O.G. : Pensez-vous déjà, malgré ce "festival d’incertitudes", à la programmation de la saison 2021 ?

F.J. : Face aux incertitudes, nous travaillons actuellement sur trois hypothèses. Celle d’une réouverture totale en septembre. Reste à savoir dans quelles conditions. Celle d’une réouverture partielle de nos activités et de petites formes de spectacles, dans et hors les murs pour permettre à l’écosystème local notamment les artistes locaux de pouvoir continuer à exister. Enfin, celle d’une réouverture empêchée, qui posera la question de la manière dont nous pourrons, en attendant, contribuer à l’écosystème, au vivre ensemble et mener de nouvelles formes de solidarité.

Notre travail aujourd'hui consiste à essayer d’analyser la situation et regarder ce que nous sommes, où nous sommes et si la direction prise pendant les huit années d’existence, doit rester la même face aux enjeux climatiques, économiques. Et de nous interroger sur la question des circuits courts, de nos consommations énergétiques, de la fréquence des spectacles, du rayonnement des spectacles, des modalités d’accès pour nos publics etc.

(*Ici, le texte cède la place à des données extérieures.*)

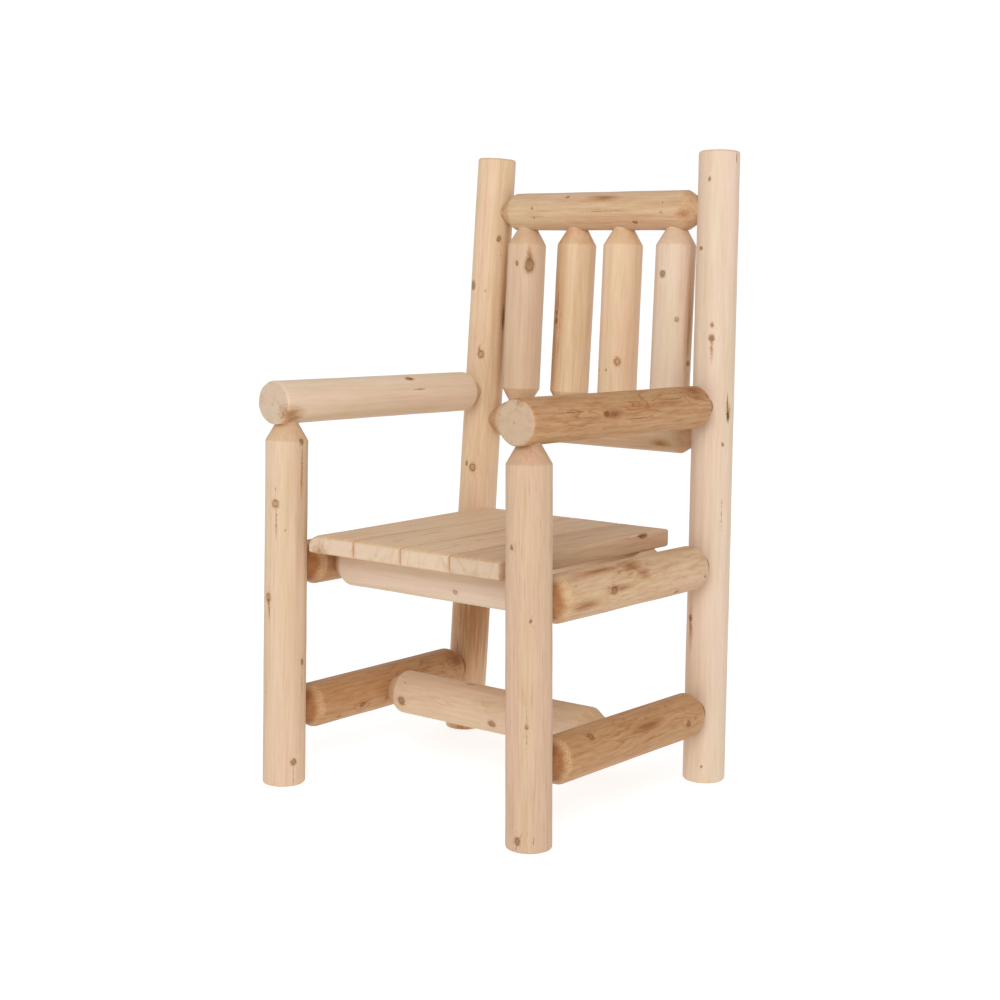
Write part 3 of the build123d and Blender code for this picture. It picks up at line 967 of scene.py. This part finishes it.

Il faut aussi y mêler l’axe sociétal. La culture doit permettre une réflexion sur notre monde et nous permettre de porter un nouveau regard ou prendre un peu de hauteur pour améliorer le mieux vivre ensemble. Je pense que si on attend toujours que tout change tout seul, rien ne changera. Malgré la période angoissante et triste parce que des structures et des individus sur le territoire sont en vrai difficulté, il faut s’interroger sur la manière dont on peut redonner de l’espoir, du rêve, de nouvelles formes de solidarité, pour avancer ensemble dans des projets sur lesquels on a des choses à défendre.

Propos recueillis par Stéphanie Marin

*Le budget de Paloma est estimé à environ 3,8 millions d’euros avec 1,8 millions de subventions, le reste provenant des recettes de la Smac.